After asserting that he is not a trained poodle and doesn’t have to impress anyone anymore, Jack sends out a whole salmon to his former mentor, cooked to the last specification. He’s visibly jealous of Steven, who is now consuming vodka from a measuring cup.

After searching high and low, Jim finally finds someone beneath him in brigade de cuisine to play locker room ass-smack with. Unfortunately, the rough-and-tumble Hispanic dishwashers are a poor choice upon whom to focus that rambunctiousness. Jim finds himself Ramon’s bitch in less time than it takes to rinse a spoon.

As it turns out, Jack’s scary mentor loves his food! He loves it so much that he requests a standing reservation at Nolita every night. Why, you ask? Because he’s celebrating! He’s just received his third (and final) quadruple bypass, and his doctors have warned him that he must change his eating habits or surely die. So, he wants Jack’s to be the food that kills him. Of course, the only shocking moment Jack takes away from this conversation is being told he’s Chef Gerard’s greatest student. Ladies and gentlemen, narcissism at its sexiest DAMMIT — finest.

In that classic kitchen depravity we’ve come to know so well from Kitchen Confidential, Seth and Co. start a pool for what time and which course will take out the gorging Chef Gerard. An enormous lamp chop portion the next night fails to do the trick. Ah, well. Better luck next service.

Jack launches into a montage voiceover about how annoying chefs find people who can’t appreciate their food the way it was meant to be prepared, with intended butter, fat, and carb content. So, when it comes to pleasing his harshest critic with all the unbridled indulgences his imagination can muster, Jack Bourdain feels good about life.

Tiny hot dog man comes into Nolita to use the restroom, but hostess Tanya (Jamie King) swiftly boots him out. Sooo, he just relieves himself in one of the bushes outside windows where patrons are dining. Classy. Back in the kitch, Ramon has officially nicknamed Jim “Chorizo” (which, by the way, is the cutest nickname for John Francis Daley EVER), and set him to such menial tasks as tying his shoes when the laces come undone. Oh, Rookie. Will you ever manage to evade extreme degradation?

When Jack starts to feel a little guilty about euthanizing his mentor with 6 sticks of butter, Steven assures him that they, as chefs, aren’t responsible for a dessert-gorging woman’s subsequent thigh jiggle, a Scotch-swilling patron’s hangover, or a John who has taken his prostitute to Nolita for the evening potentially contracting chlamydia. The role of the chef is simply to give the patrons what they want. So, presumably Steven weighs in on the Aguritz/Keller side of the sustainability debate.

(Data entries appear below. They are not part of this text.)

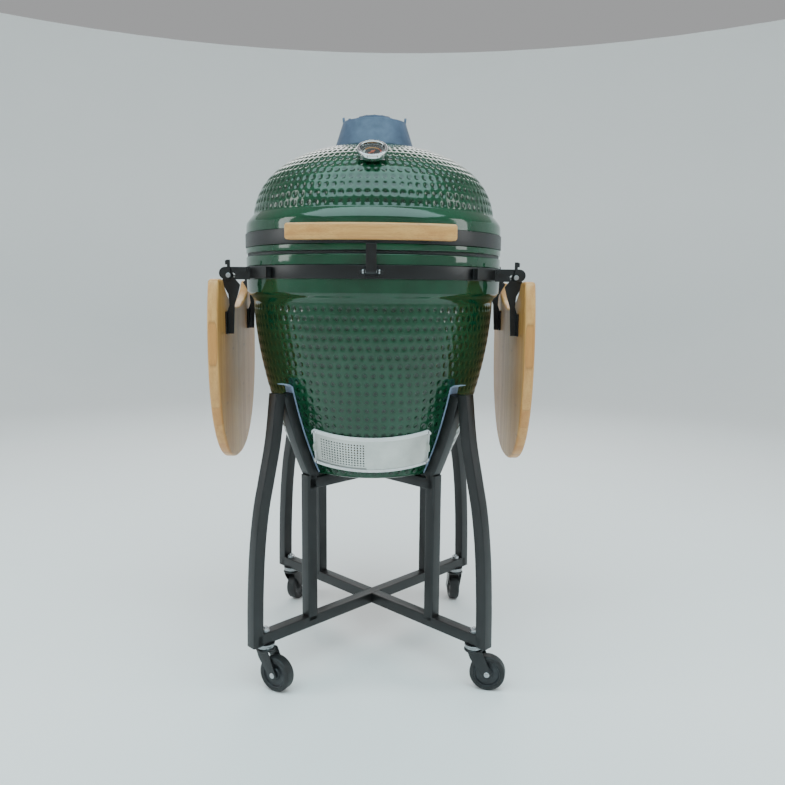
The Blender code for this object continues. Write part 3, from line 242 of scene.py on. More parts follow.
# %% Black powder coat
def powder_coat(name, colour, worn, roughness):
    made = new_material(name, colour, roughness, IOR=1.5)
    where = place_of(made)
    cloud = noise(made, 60, where, 4.0)
    join_to(made, "Base Color", mixed(made, spread(made, cloud, 0.4, 0.7, 0, 1), colour, worn))
    grain = noise(made, 1.2, where, 2.0)
    join_to(made, "Roughness", spread(made, grain, 0.3, 0.7, roughness - 0.08, roughness + 0.1))
    bumped(made, grain, 0.12, 0.6)
    return made


POWDER_COAT = powder_coat("powder_coated_steel", "#0C0C0D", "#151516", 0.36)
CASTER_PAINT = powder_coat("black_enamelled_steel", "#101012", "#1A1A1C", 0.32)

# %% [markdown]
# ## Laminated bamboo
# The handle and the shelves are bamboo strips, about 18 mm wide, glued edge to edge and oiled.
# Each strip comes from another cane, so the tone steps at each glue line. Fine fibres of under a
# millimetre run along the strip, and a darker knuckle crosses a cane every 250 mm or so.

# %% Bamboo
STRIP_W = 0.018
FIBRE_MM = 0.9
KNUCKLE_SPACING = 0.25


def bamboo(name, along, across):
    """Strips run along one axis (0 X, 1 Y, 2 Z) and lie side by side along another."""
    made = new_material(name, "#D3A768", 0.42, IOR=1.48, Coat_Weight=0.15, Coat_Roughness=0.25)
    split = add_node(made, "ShaderNodeSeparateXYZ", {"Vector": place_of(made)}).outputs
    side = add_node(made, "ShaderNodeMath", {0: split[across], 1: STRIP_W}, operation="DIVIDE").outputs[0]
    strip = add_node(made, "ShaderNodeMath", {0: side}, operation="FLOOR").outputs[0]
    cane = add_node(made, "ShaderNodeTexWhiteNoise", {"W": strip}, noise_dimensions="1D").outputs["Value"]
    within = add_node(made, "ShaderNodeMath", {0: side}, operation="FRACT").outputs[0]
    from_edge = add_node(made, "ShaderNodeMath", {0: within, 1: 0.5}, operation="SUBTRACT").outputs[0]
    edge = add_node(made, "ShaderNodeMath", {0: from_edge}, operation="ABSOLUTE").outputs[0]
    glue = spread(made, edge, 0.475, 0.5, 0.0, 0.5)
    stretch = [1.0, 1.0, 1.0]
    stretch[along] = 0.03
    fibre_place = place_of(made, tuple(stretch))
    fibre = noise(made, FIBRE_MM, fibre_place, 3.0, 0.6)
    broad = noise(made, 9, fibre_place, 3.0, 0.5)
    run = add_node(made, "ShaderNodeMath", {0: split[along], 1: cane}, operation="ADD").outputs[0]
    beat = add_node(made, "ShaderNodeMath", {0: run, 1: KNUCKLE_SPACING}, operation="PINGPONG").outputs[0]
    knuckle = spread(made, beat, 0.0, 0.004, 0.45, 0.0)
    tone = mixed(made, cane, "#DDAA66", "#C88B48")
    tone = mixed(made, spread(made, broad, 0.35, 0.7, 0.0, 0.6), tone, "#B5763E")
    tone = mixed(made, spread(made, fibre, 0.45, 0.75, 0.0, 0.5), tone, "#A26430")
    tone = mixed(made, knuckle, tone, "#8E5E33")
    join_to(made, "Base Color", mixed(made, glue, tone, "#8A5C34"))
    join_to(made, "Roughness", spread(made, fibre, 0.3, 0.7, 0.36, 0.52))
    bumped(made, fibre, 0.15, 0.5)
    return made


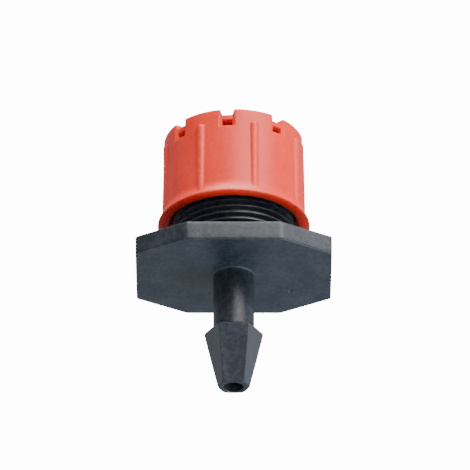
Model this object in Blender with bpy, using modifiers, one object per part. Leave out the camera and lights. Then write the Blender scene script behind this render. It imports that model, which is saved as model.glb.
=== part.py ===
"""Adjustable drip emitter: a barbed base, a flow cap that screws onto it and the cap's metering needle.

The origin is on the axis, in the plane of the flange's underside. +Z runs up towards the cap, the
flange is longest along X, and -Y is the front. The cap stands part of the way unscrewed.
"""

import math

import bmesh
import bpy
from mathutils import Matrix

MM = 0.001

# Flange: an eight-sided plate, longer than it is wide
FLANGE_LENGTH = 18.8 * MM
FLANGE_WIDTH = 14.8 * MM
FLANGE_THICKNESS = 1.93 * MM
FLANGE_FRONT_SIDE = 9.1 * MM
FLANGE_END_SIDE = 9.0 * MM
FLANGE_ROUNDING = 0.15 * MM

# Barb, below the flange
NECK_RADIUS = 1.97 * MM
NECK_END_Z = -6.05 * MM
SHOULDER_Z = -6.35 * MM
SHOULDER_RADIUS = 2.85 * MM
SHOULDER_LAND = 0.2 * MM
TIP_Z = -12.1 * MM
TIP_RADIUS = 1.2 * MM
TIP_ROUNDING = 0.4 * MM
BARB_FRONT_FLAT = (2.45 * MM, 1.12 * MM)
BARB_SIDE_FLAT = (2.46 * MM, 1.4 * MM)
BORE_RADIUS = 0.92 * MM

# Collar and the nozzle inside it, above the flange
COLLAR_TOP_Z = 9.6 * MM
COLLAR_CHAMFER = 0.35 * MM
WELL_RADIUS = 4.4 * MM
WELL_FLOOR_Z = 2.6 * MM
NOZZLE_RADIUS = 2.0 * MM
NOZZLE_TOP_Z = 5.0 * MM
SEAT_RADIUS = 1.45 * MM
SEAT_FLOOR_Z = 4.0 * MM

# Thread: right-handed, single start
THREAD_PITCH = 0.7 * MM
THREAD_ROOT = 5.45 * MM
THREAD_CREST = 5.9 * MM
THREAD_ROOT_HALF = 0.25 * MM
THREAD_CREST_HALF = 0.06 * MM
THREAD_START_Z = 2.46 * MM
THREAD_TURNS = 9.4
THREAD_FADE_TURNS = 0.3
THREAD_RADIAL_GAP = 0.08 * MM
THREAD_FLANK_GAP = 0.084 * MM
THREAD_OVERLAP = 0.2 * MM

# Cap, with heights counted up from its mouth
CAP_MOUTH_Z = 5.4 * MM
CLOSED_MOUTH_Z = 2.5125 * MM
CAP_HEIGHT = 9.4 * MM
MOUTH_OUTER_RADIUS = 7.35 * MM
MOUTH_EDGE = 0.18 * MM
MOUTH_INNER_RADIUS = 6.3 * MM
FLARE_HEIGHT = 1.5 * MM
BARREL_LOW_RADIUS = 6.93 * MM
BARREL_TOP_RADIUS = 6.8 * MM
CROWN_ROUNDING = 0.2 * MM
CROWN_INNER_RADIUS = 5.78 * MM
PLATE_TOP = 8.8 * MM
PLATE_UNDERSIDE = 8.35 * MM
RELIEF_RADIUS = 6.02 * MM
CAP_THREAD_FROM = 1.0 * MM
CAP_THREAD_TO = 4.8 * MM
HUB_RADIUS = 2.0 * MM
HUB_UNDERSIDE = 5.9 * MM

# Grip ribs and outlets, eight of each, spread evenly round the cap
COUNT = 8
RIB_ANGLE = math.radians(-28)
RIB_RADIUS = 7.1 * MM
RIB_ROUNDING = 0.42 * MM
RIB_FROM = 0.5 * MM
RIB_TO = 8.0 * MM
OUTLET_ANGLE = RIB_ANGLE + math.pi / COUNT
CHANNEL_FROM = 7.5 * MM
CHANNEL_RADIUS = 6.54 * MM
CHANNEL_MOUTH_WIDTH = 1.62 * MM
CHANNEL_FLOOR_WIDTH = 1.06 * MM
NOTCH_TOP_WIDTH = 1.33 * MM
NOTCH_FLOOR_WIDTH = 1.0 * MM
WINDOW_WIDTH = 1.03 * MM
WINDOW_HEIGHT = 0.7 * MM

# Needle, with its point placed for the closed cap
NEEDLE_RADIUS = 1.0 * MM
NEEDLE_GAP = 0.05 * MM
NEEDLE_HEAD_RADIUS = 1.6 * MM
NEEDLE_HEAD_HEIGHT = 0.35 * MM
NEEDLE_PLUG_Z = 4.3 * MM
NEEDLE_THROAT_Z = 3.95 * MM
NEEDLE_THROAT_RADIUS = 0.8 * MM
NEEDLE_POINT_Z = 3.3 * MM
NEEDLE_POINT_RADIUS = 0.35 * MM

STEPS = 48
THREAD_STEPS = 24
CLEAR = 1.0 * MM
WELD = 1e-6


def clear_scene():
    for item in list(bpy.data.objects):
        bpy.data.objects.remove(item)


def collection(name):
    made = bpy.data.collections.new(name)
    bpy.context.scene.collection.children.link(made)
    return made


def plastic(name, colour, roughness):
    material = bpy.data.materials.new(name)
    material.use_nodes = True
    shader = material.node_tree.nodes["Principled BSDF"]
    shader.inputs["Base Color"].default_value = (*colour, 1.0)
    shader.inputs["Roughness"].default_value = roughness
    shader.inputs["Metallic"].default_value = 0.0
    return material


def arc(centre_r, centre_z, radius, start, end, steps=4):
    """Points (r, z) along an arc, its angles in degrees from the +r direction."""
    angles = [math.radians(start + (end - start) * step / steps) for step in range(steps + 1)]
    return [(centre_r + radius * math.cos(a), centre_z + radius * math.sin(a)) for a in angles]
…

Jack’s conscience forces him to skimp on the fat for Chef Gerard’s next meal, and, of course, Gerard sends it back. He calls his former student a disappointment for choking like he always did in school, but Jack promises to kill him dead. Which, like, really, Anthony? When was this a dilemma you ever found yourself in?

Dishwasher Ramon’s next demand is to be set up with Tanya. Jim refuses on account of the fact that she’s a nice, sweet girl, so Ramon throws whiskey on his fire and singes off his eyebrows. That was mature. Cut to Jim telling Tanya what a great guy Ramon is while she fills in his bald brows with an eye pencil. The resulting makeover is so eye-offending that even Jack can’t stand to look at him, so Steven and Seth get scolded for allowing Jim to become a dishwasher’s bitch. Seth confronts Ramon and arranges to buy Jim from him. Final asking price? A hot dog.

Meanwhile, Jack refuses to help Gerard self-destruct, and, instead, launches into his own tale of hitting rock bottom and then finding sobriety. Natch, Gerard challenges him to taste some of his wine — “the finest Bordeaux the world has seen in a century.” The two debate the puritanical devotion to abstinence versus living a life of excess until Gerard exits, shaking his head.

Just as Jack takes a swig of wine in defeat, his mentor crashes against the window outside, clutching his heart, with hot dog in hand. Jack quickly spits out his mouthful of vino. Um, is that how it works?

Moral of the story: you can’t save others, you can only save yourself. Fine, but we really think Jack ought to have given up his one year chip for that spit-take.